There is such a range of ways to live! People here put on black robes for dinner and say grace in Latin and sit at “high table” so they can look down on us mortals and it all seems so absurd to me but they have been doing this for eight hundred years. And at the Oxford Union, the debating society, I see eighteen-year-olds in tuxedos giving grandiose speeches on subjects they don’t understand, playing at being members of parliament, and again it seems absurd to me -- but there’s a decent chance they really will be members of parliament. (I have also, incidentally, seen and heard of more sexism, racism, and classism in a month here than I did in a year working in tech companies, but we can talk about that another time.)

Perhaps more important, I think, than these differences in lifestyle is the diversity in worldviews. Part of this I’ve seen from the people who come to speak at Oxford: three-star generals who stand up and defend the Iraq War and Jan Brewer who says that the only thing Obama has done right is “be a good father”. Part of it is due to the other Rhodes scholars. It's nice to meet a bunch of people who don't, usually, code, and hear what it's really like to march in Ferguson and how one sneaks into Burma and what the hell is going on with Turkey and how you get water to remote Latin American towns and why you need boots on the ground to conduct an airstrike at all and why it’s so hard to prosecute war crimes and...

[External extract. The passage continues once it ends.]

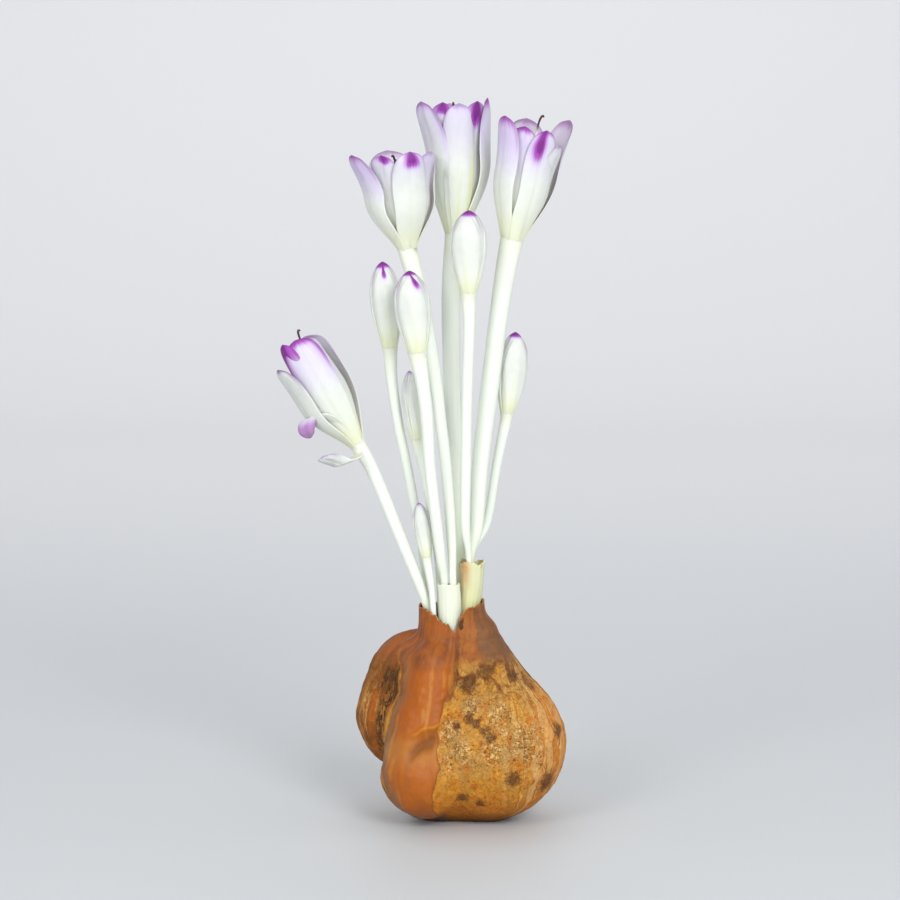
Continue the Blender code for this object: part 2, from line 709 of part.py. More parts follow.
def oval_tube(name, rows, inset, collection):
    """A closed oval column through rows of a point, a half width and a half depth, taken in by an inset."""
    bm = bmesh.new()
    bmesh.ops.create_uvsphere(bm, u_segments=SHEATH_SIDES, v_segments=len(rows) + 1, radius=1.0)
    for vert in bm.verts:
        ring = round((math.pi - math.acos(max(-1.0, min(1.0, vert.co.z)))) / math.pi * (len(rows) + 1))
        angle = math.atan2(vert.co.y, vert.co.x)
        pole = ring in (0, len(rows) + 1)
        x, y, z, half_width, half_depth = rows[max(0, min(len(rows) - 1, ring - 1))]
        across = 0.0 if pole else (half_width - inset) * math.cos(angle)
        deep = 0.0 if pole else (half_depth - inset) * math.sin(angle)
        vert.co = Vector((x + across, y + deep, z)) * MM
    mesh = bpy.data.meshes.new(name)
    bmesh.ops.recalc_face_normals(bm, faces=bm.faces)
    bm.to_mesh(mesh)
    bm.free()
    return link_mesh(name, mesh, collection)


def make_sheath(name, profile, cutters, material):
    """A thin open sleeve round some of the tubes."""
    rows = smooth_route([(*middle, wide, deep) for middle, wide, deep in profile], 2)
    sleeve = oval_tube(name + "_sleeve", rows, 0.0, bpy.data.collections["Colchicum"])
    longer = rows.copy()
    longer[0, 2] -= BORE_OVERRUN
    longer[-1, 2] += BORE_OVERRUN
    bore = oval_tube(name + "_bore", longer, SHEATH_WALL, cutters)
    bore.hide_render = True
    bore.display_type = "WIRE"
    cut = sleeve.modifiers.new("Bore", "BOOLEAN")
    cut.operation = "DIFFERENCE"
    cut.object = bore
    cut.solver = "MANIFOLD"
    bpy.context.view_layer.update()
    graph = bpy.context.evaluated_depsgraph_get()
    mesh = bpy.data.meshes.new_from_object(sleeve.evaluated_get(graph))
    bpy.data.objects.remove(sleeve, do_unlink=True)
    return finish(name, mesh, material)


def main():
    clear_scene()
    make_collection("Colchicum")
    cutters = make_collection("Cutters")
    tunic = make_material("Corm tunic", TUNIC_BROWN, 0.55)
    sheath = make_material("Sheath", SHEATH_WHITE, 0.45)
    tepal = make_material("Tepals and tubes", TEPAL_WHITE, 0.4)
    stamen = make_material("Stamens", STAMEN_YELLOW, 0.6)
    make_corm(tunic)
    for name, profile in SHEATHS.items():
        make_sheath(name, profile, cutters, sheath)
    for name, flower in OPEN_FLOWERS.items():
        make_open_flower(name, flower, tepal)
        make_stamens(name.replace("flower", "stamens"), flower, stamen)
    for name, bud in BUDS.items():
        make_bud(name, bud, tepal)


main()
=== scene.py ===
"""Colchicum with bulb: the looks of a brown-skinned corm that flowers dry on a pale table.

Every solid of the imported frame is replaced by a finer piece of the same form: the corm in its torn papery
tunic, two pale sheaths, four open flowers, six closed buds, and the stamens and styles inside the flowers.
Surfaces are grid primitives whose points are moved by formula, because no set of edit-mode tools gives a
petal its cupped blade. Lengths are millimetres in the tables and formulas, and the frame is the solids' own.
An azimuth runs from 0 at the photograph's right, by 90 at the back and 180 at its left, to 270 at the viewer.
"""

import math

import bpy
import numpy as np
from bpy.props import FloatProperty, FloatVectorProperty, IntProperty, PointerProperty
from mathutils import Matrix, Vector, noise


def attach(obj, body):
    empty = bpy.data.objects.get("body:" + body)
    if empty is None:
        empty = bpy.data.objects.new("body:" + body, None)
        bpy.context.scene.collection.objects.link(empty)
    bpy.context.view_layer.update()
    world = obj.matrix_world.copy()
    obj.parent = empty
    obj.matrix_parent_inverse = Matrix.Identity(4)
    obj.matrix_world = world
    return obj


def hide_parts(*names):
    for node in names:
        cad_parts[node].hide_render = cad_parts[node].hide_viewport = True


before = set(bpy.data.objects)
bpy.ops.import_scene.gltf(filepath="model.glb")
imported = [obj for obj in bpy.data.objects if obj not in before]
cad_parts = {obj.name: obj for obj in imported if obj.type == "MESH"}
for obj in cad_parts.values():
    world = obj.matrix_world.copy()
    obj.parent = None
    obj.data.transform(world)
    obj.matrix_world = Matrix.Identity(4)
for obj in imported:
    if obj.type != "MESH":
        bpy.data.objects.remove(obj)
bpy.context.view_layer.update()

bl_info = {
    "name": "Colchicum with bulb",
    "version": (1, 0, 0),
    "blender": (4, 5, 0),
    "location": "3D View > Sidebar > Colchicum",
    "description": "Models a colchicum corm with its flowers and buds",
    "category": "Object",
}

MM = 0.001
BODY = "root"


def rgb(red, green, blue):
    """A screen colour of 0 to 255 a channel as Blender's linear colour."""
    shares = (channel / 255 for channel in (red, green, blue))
    return tuple(share / 12.92 if share <= 0.04 else ((share + 0.055) / 1.055) ** 2.4 for share in shares)


# A tepal, where it says nothing else. Its form: how far it droops and leans to one side, how much its margins
# wave and its tip bends in and is blunt, how wide it curves across, and how far its foot wraps the throat.
FORM = dict(droop=0.0, lean=0.0, wave=0.3, hood=0.8, blunt=0.6, cup=1.6, wrap=1.25)
# Its colour: the tip's purple and where that starts, the faint wash below it, the purple margins, the green
# keel, seam and foot, and the dark rim. A patch of purple is a place across and along, its size both ways, and
# its strength.
COLOUR = dict(purple=0.5, start=0.9, wash=0.1, margin=0.1, keel=0.15, seam=0.0, foot=0.4, rim=0.6, patches=())


def tepal(azimuth, length, belly, tip, half_width, **look):
    """A tepal: its azimuth, share of the flower's length, how far out its belly and tip are, and its look."""
    place = dict(azimuth=azimuth, length=length, belly=belly, tip=tip, half_width=half_width)
    return {**FORM, **COLOUR, **place, **look}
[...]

The part that really bakes my noodle is that, of course, even this relative diversity is only a tiny slice of human experience. In Palo Alto they drink $4 coffee, and in Oxford they drink $4 tea: this is a long way from how most people live. I realized that I could not remember the last time I’d had a long conversation with someone who hadn’t gone to college. (Can you?) Perhaps this shouldn’t surprise me, given my previous work on how birds of a feather flock together; we are astonishingly good at self-segregation, and we build complex mechanisms to facilitate it. After I did the birds-of-a-feather work, I was somewhat troubled to find that someone had used my results to support their dating app that only allows in elites. I’m now at a university where iron gates separate the black-robed students from the beggars outside, where even the way someone speaks is a clue to their class; I don’t think we need to build more walls.

Anyway, hit me up if you’re in Oxford and, assuming I don’t get hit by a car on the wrong side of the road, I’ll keep you posted on the other things I learn in England; also, if you have cool ideas for using statistics to understand the British, shoot me an email.


[1] I should also mention that Stanford, of course, has very strong humanities departments and students (indeed, the other two Rhodes scholars from my year studied history and political science) even if Palo Alto feels extremely tech-focused.
[2] I should perhaps clarify that I do not believe one needs to have spiky hair, or play the harmonica, to flirt successfully with lesbians in Central Park. Indeed, I don't have any idea how one flirts with lesbians in Central Park, or even if there are any to flirt with. Sadly, for the reasons discussed above, I will probably remain ignorant, but feel free to enlighten me.